[start]

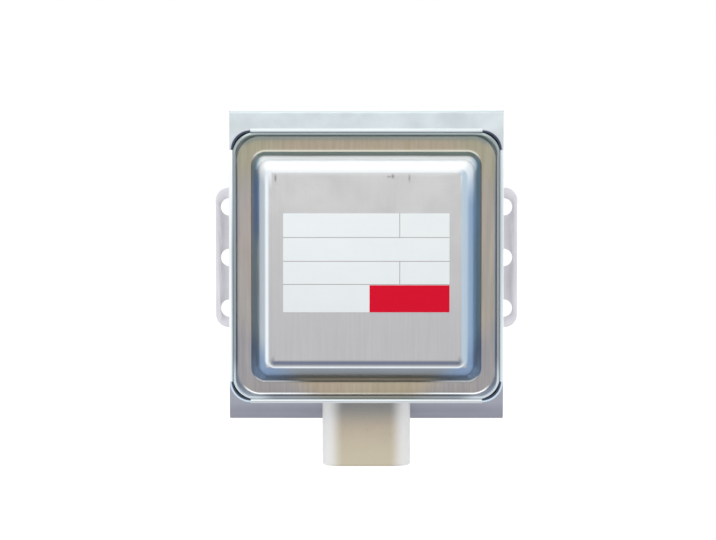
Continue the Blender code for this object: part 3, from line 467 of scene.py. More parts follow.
def combine_rods(piece, rods, operation):
    """Joins rods, each (radius, start, end), to a piece by UNION, or bores them out by DIFFERENCE."""
    for radius, start, end in rods:
        bpy.ops.object.select_all(action="DESELECT")
        start, end = Vector(start), Vector(end)
        bpy.ops.mesh.primitive_cylinder_add(vertices=ROUND // 2, radius=radius, depth=(end - start).length)
        rod = bpy.context.object
        rod.rotation_euler = (end - start).to_track_quat("Z", "Y").to_euler()
        rod.location = (start + end) / 2
        bpy.context.view_layer.objects.active = piece
        apply_modifier("BOOLEAN", object=rod, operation=operation, solver="EXACT")
        bpy.data.objects.remove(rod)
    bpy.ops.object.select_all(action="DESELECT")
    piece.select_set(True)
    bpy.context.view_layer.objects.active = piece


def four_corners(spacing):
    return [(x * spacing / 2, y * spacing / 2) for x, y in ((1, 1), (-1, 1), (-1, -1), (1, -1))]


box_side = box_high.x - box_low.x
box_rings = [square(box_side, BOX_CORNER, box_low.y), square(box_side, BOX_CORNER, box_low.y + RIM_NOTCH)]
box_rings += bend_rings(box_side, BOX_CORNER, box_high.y - BOX_BEND, BOX_BEND, BOX_BEND_STEPS)
box_piece = press(box_rings, front=1)
straight = box_side / 2 - BOX_CORNER
bpy.ops.object.mode_set(mode="EDIT")
bpy.ops.mesh.select_mode(type="FACE")
pick(lambda p: min(abs(p.x), abs(p.y)) > straight and p.z < box_low.y + RIM_NOTCH, "faces")
bpy.ops.mesh.delete(type="FACE")
bpy.ops.mesh.select_mode(type="VERT")
bpy.ops.object.mode_set(mode="OBJECT")
apply_modifier("SOLIDIFY", thickness=BOX_SHEET, offset=-1.0, use_even_offset=True)
box_floor = box_high.y - BOX_SHEET
holes = [(TUBE_HOLE, (0, 0, box_floor - BOX_SHEET), (0, 0, box_high.y + BOX_SHEET))]
for x, y in four_corners(EYELET_SPACING):
    holes.append((EYELET_RADIUS + GAP, (x, y, box_floor - BOX_SHEET), (x, y, box_high.y + BOX_SHEET)))
combine_rods(box_piece, holes, "DIFFERENCE")
break_edges(BOX_EDGE)
finish_piece("filter_box_drawn", "filter_box")

# %% [markdown]
# ## Yoke
#
# The yoke carries the magnetic field round the outside of the tube. It is one strip of thick steel folded
# twice, so it starts as its base, the two legs are extruded from the ends, and the folds are bevelled
# round. Each leg ends in two tabs that are staked through notches in the mounting plate. Four short
# eyelets drawn up from the base pass through the floor of the filter box and hold it.

# %% Yoke
YOKE_SHEET = 1.6 * MM
YOKE_BEND = 2.2 * MM
THICK_EDGE = 0.2 * MM
PLATE_SHEET = 1.6 * MM
TAB_WIDTH = 12.0 * MM
TAB_SPACING = 44.0 * MM
EYELET_BORE = 1.4 * MM
EYELET_RISE = 0.8 * MM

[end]

Give back all the data exactly as written.

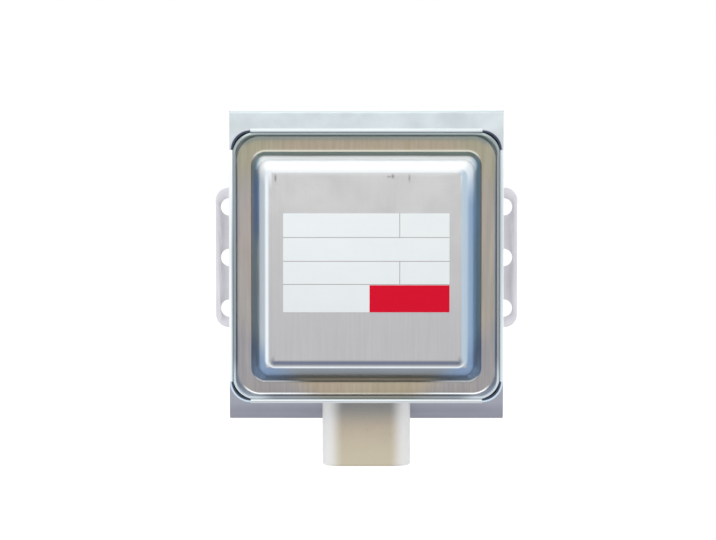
Continue the Blender code for this object: part 3, from line 467 of scene.py. More parts follow.
def combine_rods(piece, rods, operation):
    """Joins rods, each (radius, start, end), to a piece by UNION, or bores them out by DIFFERENCE."""
    for radius, start, end in rods:
        bpy.ops.object.select_all(action="DESELECT")
        start, end = Vector(start), Vector(end)
        bpy.ops.mesh.primitive_cylinder_add(vertices=ROUND // 2, radius=radius, depth=(end - start).length)
        rod = bpy.context.object
        rod.rotation_euler = (end - start).to_track_quat("Z", "Y").to_euler()
        rod.location = (start + end) / 2
        bpy.context.view_layer.objects.active = piece
        apply_modifier("BOOLEAN", object=rod, operation=operation, solver="EXACT")
        bpy.data.objects.remove(rod)
    bpy.ops.object.select_all(action="DESELECT")
    piece.select_set(True)
    bpy.context.view_layer.objects.active = piece


def four_corners(spacing):
    return [(x * spacing / 2, y * spacing / 2) for x, y in ((1, 1), (-1, 1), (-1, -1), (1, -1))]


box_side = box_high.x - box_low.x
box_rings = [square(box_side, BOX_CORNER, box_low.y), square(box_side, BOX_CORNER, box_low.y + RIM_NOTCH)]
box_rings += bend_rings(box_side, BOX_CORNER, box_high.y - BOX_BEND, BOX_BEND, BOX_BEND_STEPS)
box_piece = press(box_rings, front=1)
straight = box_side / 2 - BOX_CORNER
bpy.ops.object.mode_set(mode="EDIT")
bpy.ops.mesh.select_mode(type="FACE")
pick(lambda p: min(abs(p.x), abs(p.y)) > straight and p.z < box_low.y + RIM_NOTCH, "faces")
bpy.ops.mesh.delete(type="FACE")
bpy.ops.mesh.select_mode(type="VERT")
bpy.ops.object.mode_set(mode="OBJECT")
apply_modifier("SOLIDIFY", thickness=BOX_SHEET, offset=-1.0, use_even_offset=True)
box_floor = box_high.y - BOX_SHEET
holes = [(TUBE_HOLE, (0, 0, box_floor - BOX_SHEET), (0, 0, box_high.y + BOX_SHEET))]
for x, y in four_corners(EYELET_SPACING):
    holes.append((EYELET_RADIUS + GAP, (x, y, box_floor - BOX_SHEET), (x, y, box_high.y + BOX_SHEET)))
combine_rods(box_piece, holes, "DIFFERENCE")
break_edges(BOX_EDGE)
finish_piece("filter_box_drawn", "filter_box")

# %% [markdown]
# ## Yoke
#
# The yoke carries the magnetic field round the outside of the tube. It is one strip of thick steel folded
# twice, so it starts as its base, the two legs are extruded from the ends, and the folds are bevelled
# round. Each leg ends in two tabs that are staked through notches in the mounting plate. Four short
# eyelets drawn up from the base pass through the floor of the filter box and hold it.

# %% Yoke
YOKE_SHEET = 1.6 * MM
YOKE_BEND = 2.2 * MM
THICK_EDGE = 0.2 * MM
PLATE_SHEET = 1.6 * MM
TAB_WIDTH = 12.0 * MM
TAB_SPACING = 44.0 * MM
EYELET_BORE = 1.4 * MM
EYELET_RISE = 0.8 * MM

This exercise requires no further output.